STATED TASK -> Output all lines exactly, with nothing added or dropped.

SUPPLIED MATERIAL ->
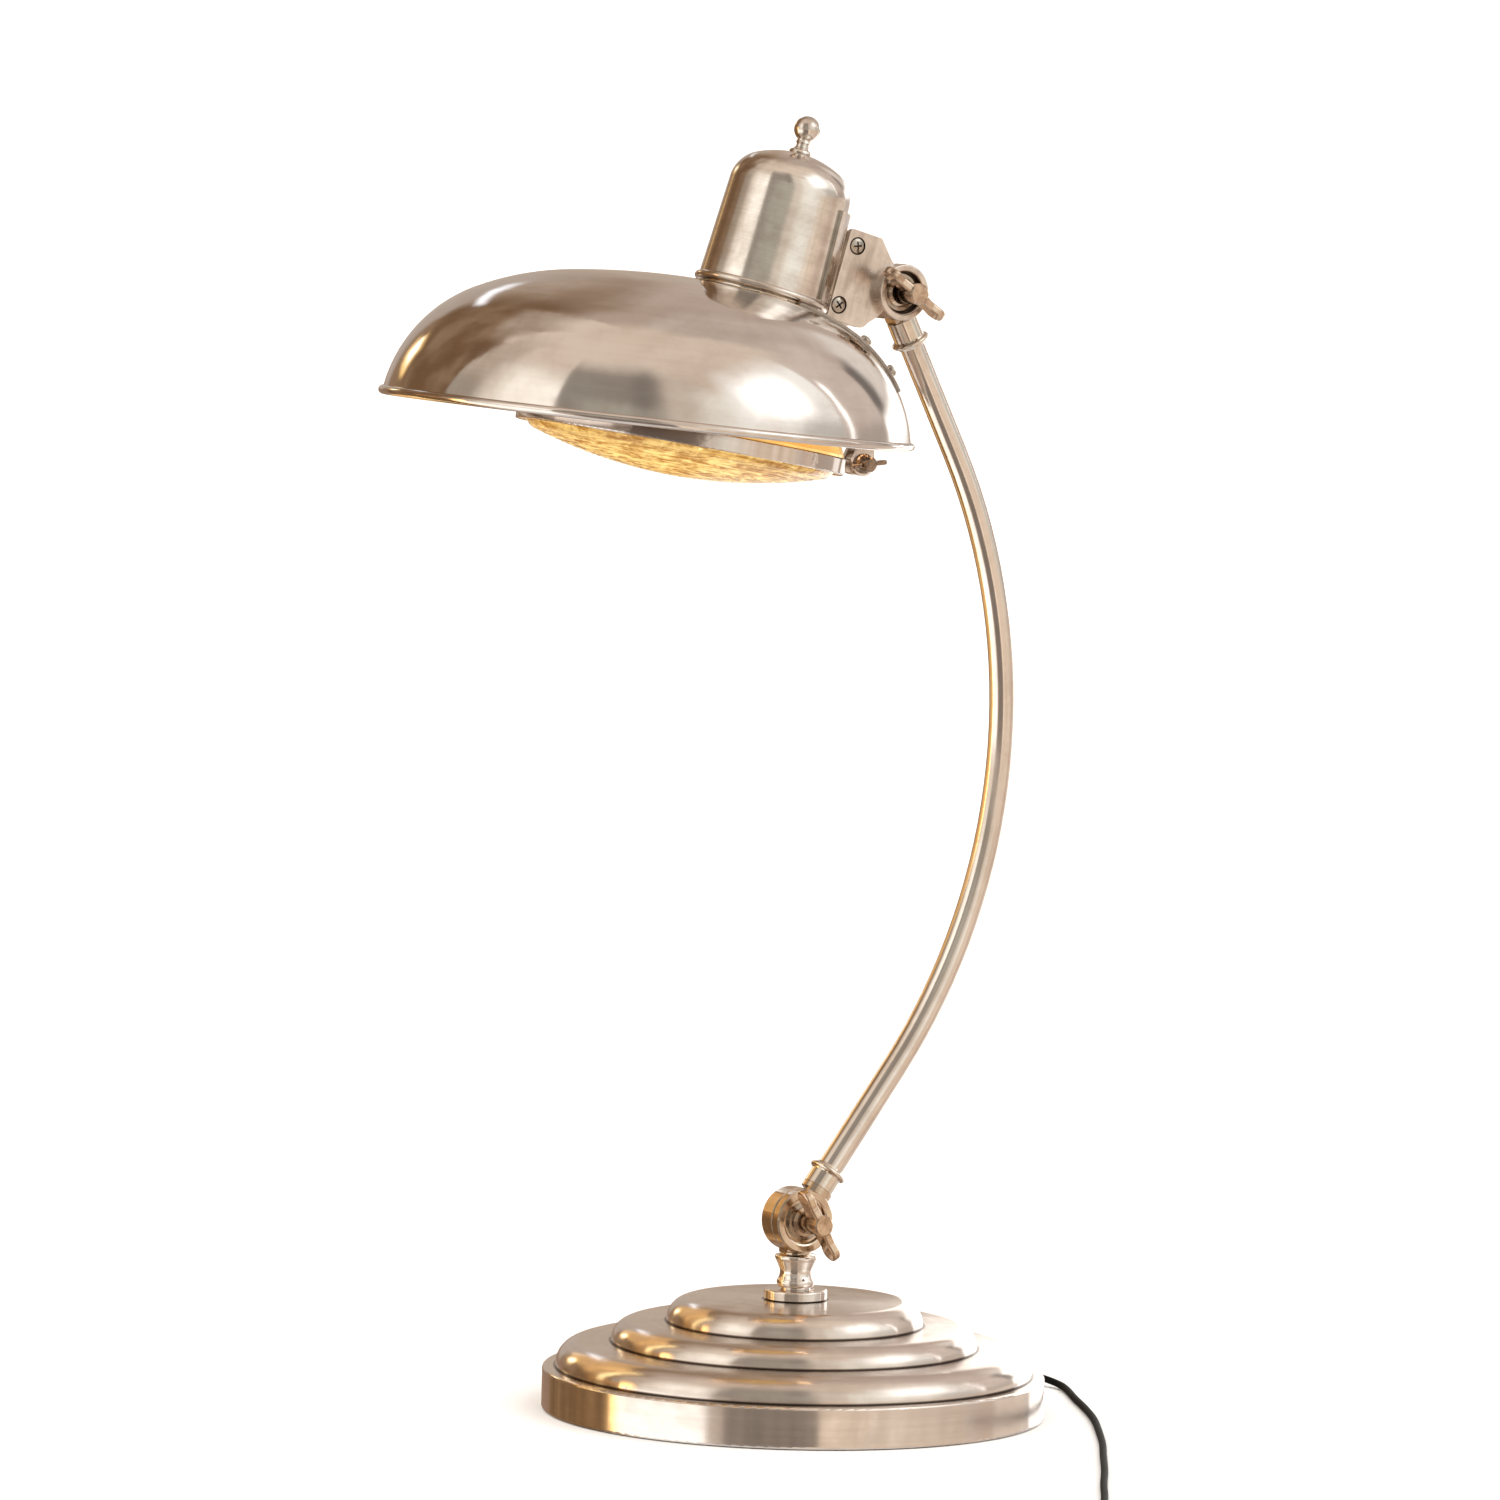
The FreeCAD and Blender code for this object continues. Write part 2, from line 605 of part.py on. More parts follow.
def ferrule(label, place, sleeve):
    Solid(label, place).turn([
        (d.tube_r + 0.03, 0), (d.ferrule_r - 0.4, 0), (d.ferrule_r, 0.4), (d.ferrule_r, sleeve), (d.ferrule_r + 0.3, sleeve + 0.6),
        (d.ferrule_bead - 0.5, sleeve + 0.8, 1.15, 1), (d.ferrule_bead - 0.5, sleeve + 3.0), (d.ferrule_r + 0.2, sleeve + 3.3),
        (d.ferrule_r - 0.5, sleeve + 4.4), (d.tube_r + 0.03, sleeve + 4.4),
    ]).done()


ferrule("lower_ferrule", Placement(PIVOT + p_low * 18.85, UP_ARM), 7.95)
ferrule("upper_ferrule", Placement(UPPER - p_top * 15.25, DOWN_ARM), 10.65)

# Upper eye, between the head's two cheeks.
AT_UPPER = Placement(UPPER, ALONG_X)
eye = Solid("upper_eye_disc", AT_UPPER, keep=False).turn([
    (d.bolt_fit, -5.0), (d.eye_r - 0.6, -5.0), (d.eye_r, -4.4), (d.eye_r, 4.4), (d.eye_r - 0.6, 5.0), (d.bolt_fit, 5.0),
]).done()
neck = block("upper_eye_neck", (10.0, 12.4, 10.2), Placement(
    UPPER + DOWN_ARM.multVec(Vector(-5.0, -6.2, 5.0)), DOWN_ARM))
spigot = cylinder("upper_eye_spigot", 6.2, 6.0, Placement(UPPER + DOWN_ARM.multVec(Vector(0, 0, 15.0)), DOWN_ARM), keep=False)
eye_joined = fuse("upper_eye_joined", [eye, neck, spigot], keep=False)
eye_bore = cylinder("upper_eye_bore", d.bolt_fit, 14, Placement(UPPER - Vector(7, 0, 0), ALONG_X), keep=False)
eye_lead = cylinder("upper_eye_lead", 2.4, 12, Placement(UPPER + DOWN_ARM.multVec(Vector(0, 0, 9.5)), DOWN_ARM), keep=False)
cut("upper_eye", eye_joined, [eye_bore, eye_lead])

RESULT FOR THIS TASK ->
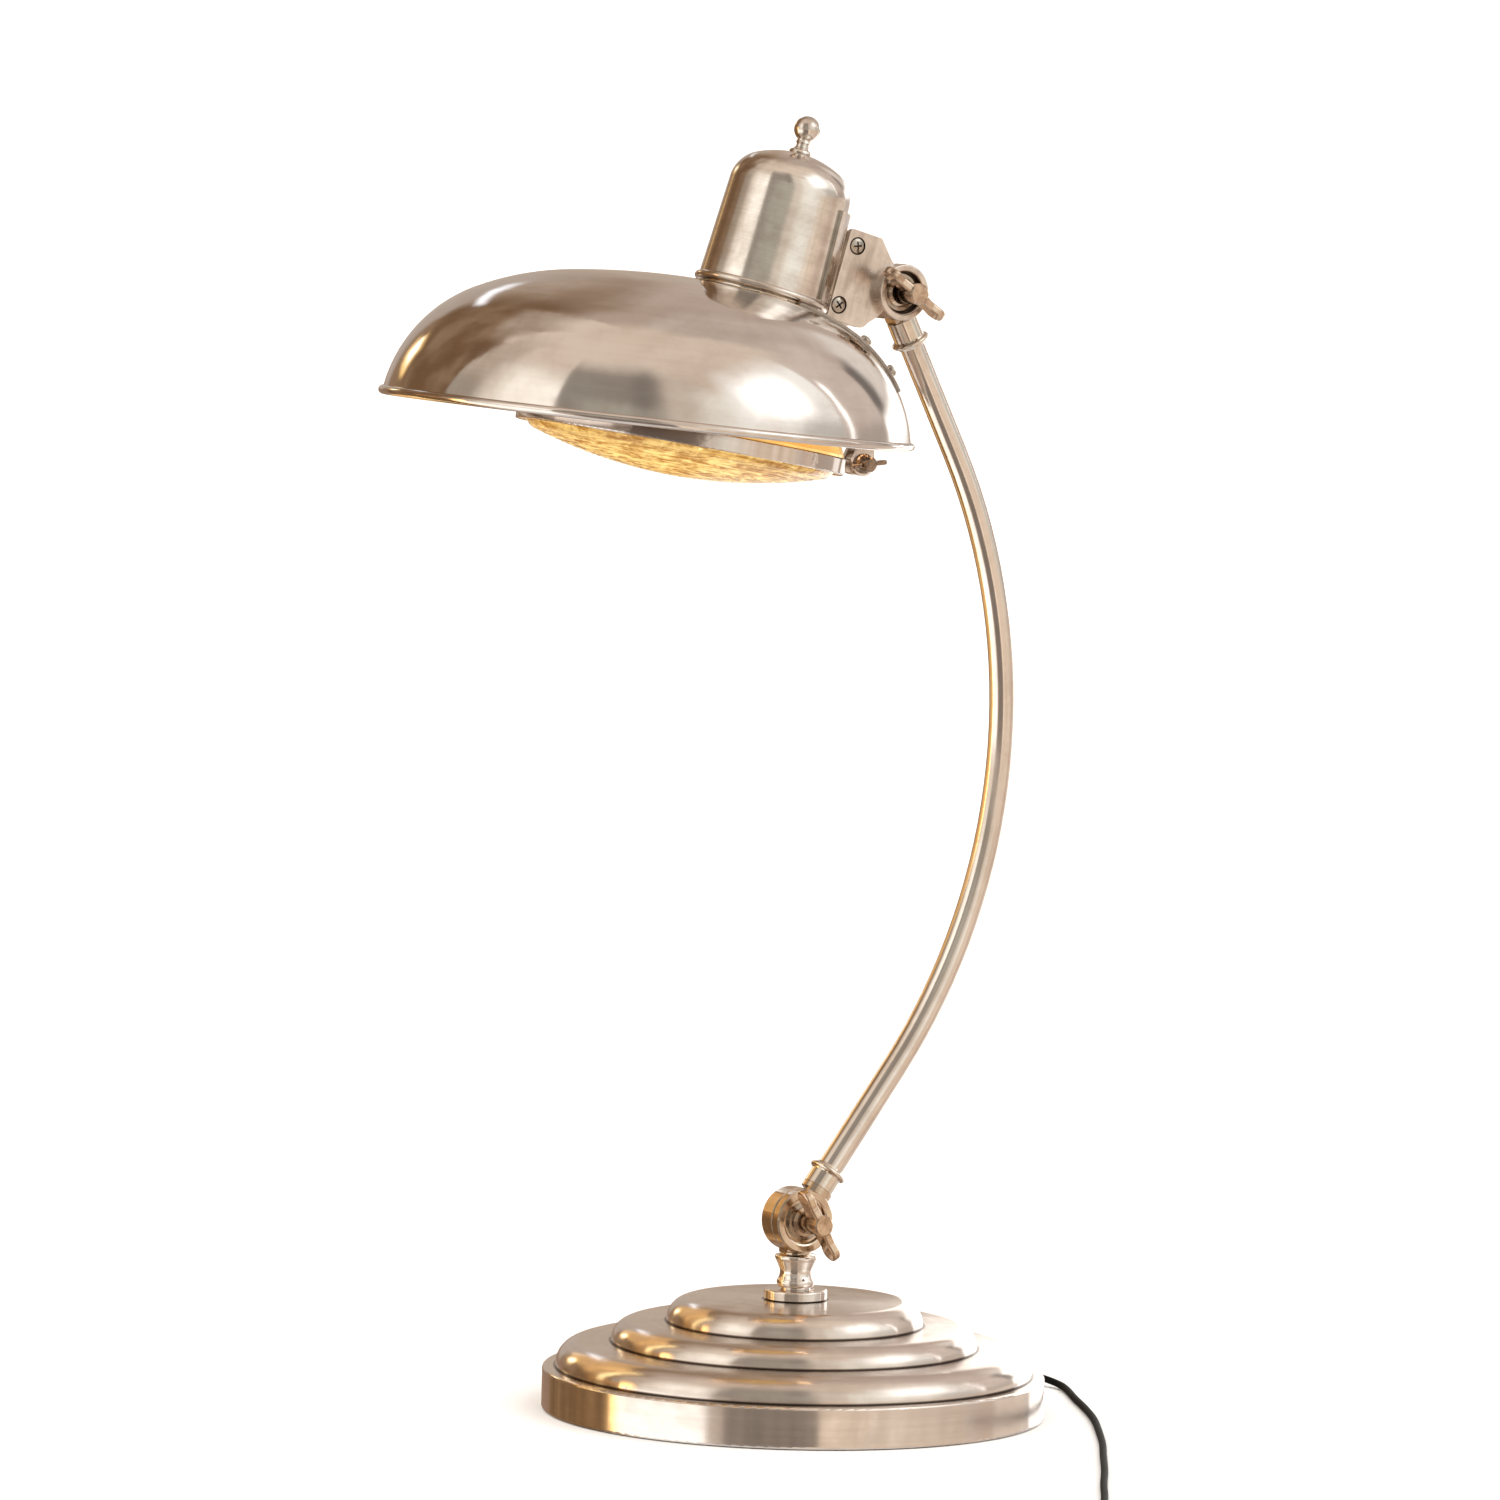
The FreeCAD and Blender code for this object continues. Write part 2, from line 605 of part.py on. More parts follow.
def ferrule(label, place, sleeve):
    Solid(label, place).turn([
        (d.tube_r + 0.03, 0), (d.ferrule_r - 0.4, 0), (d.ferrule_r, 0.4), (d.ferrule_r, sleeve), (d.ferrule_r + 0.3, sleeve + 0.6),
        (d.ferrule_bead - 0.5, sleeve + 0.8, 1.15, 1), (d.ferrule_bead - 0.5, sleeve + 3.0), (d.ferrule_r + 0.2, sleeve + 3.3),
        (d.ferrule_r - 0.5, sleeve + 4.4), (d.tube_r + 0.03, sleeve + 4.4),
    ]).done()


ferrule("lower_ferrule", Placement(PIVOT + p_low * 18.85, UP_ARM), 7.95)
ferrule("upper_ferrule", Placement(UPPER - p_top * 15.25, DOWN_ARM), 10.65)

# Upper eye, between the head's two cheeks.
AT_UPPER = Placement(UPPER, ALONG_X)
eye = Solid("upper_eye_disc", AT_UPPER, keep=False).turn([
    (d.bolt_fit, -5.0), (d.eye_r - 0.6, -5.0), (d.eye_r, -4.4), (d.eye_r, 4.4), (d.eye_r - 0.6, 5.0), (d.bolt_fit, 5.0),
]).done()
neck = block("upper_eye_neck", (10.0, 12.4, 10.2), Placement(
    UPPER + DOWN_ARM.multVec(Vector(-5.0, -6.2, 5.0)), DOWN_ARM))
spigot = cylinder("upper_eye_spigot", 6.2, 6.0, Placement(UPPER + DOWN_ARM.multVec(Vector(0, 0, 15.0)), DOWN_ARM), keep=False)
eye_joined = fuse("upper_eye_joined", [eye, neck, spigot], keep=False)
eye_bore = cylinder("upper_eye_bore", d.bolt_fit, 14, Placement(UPPER - Vector(7, 0, 0), ALONG_X), keep=False)
eye_lead = cylinder("upper_eye_lead", 2.4, 12, Placement(UPPER + DOWN_ARM.multVec(Vector(0, 0, 9.5)), DOWN_ARM), keep=False)
cut("upper_eye", eye_joined, [eye_bore, eye_lead])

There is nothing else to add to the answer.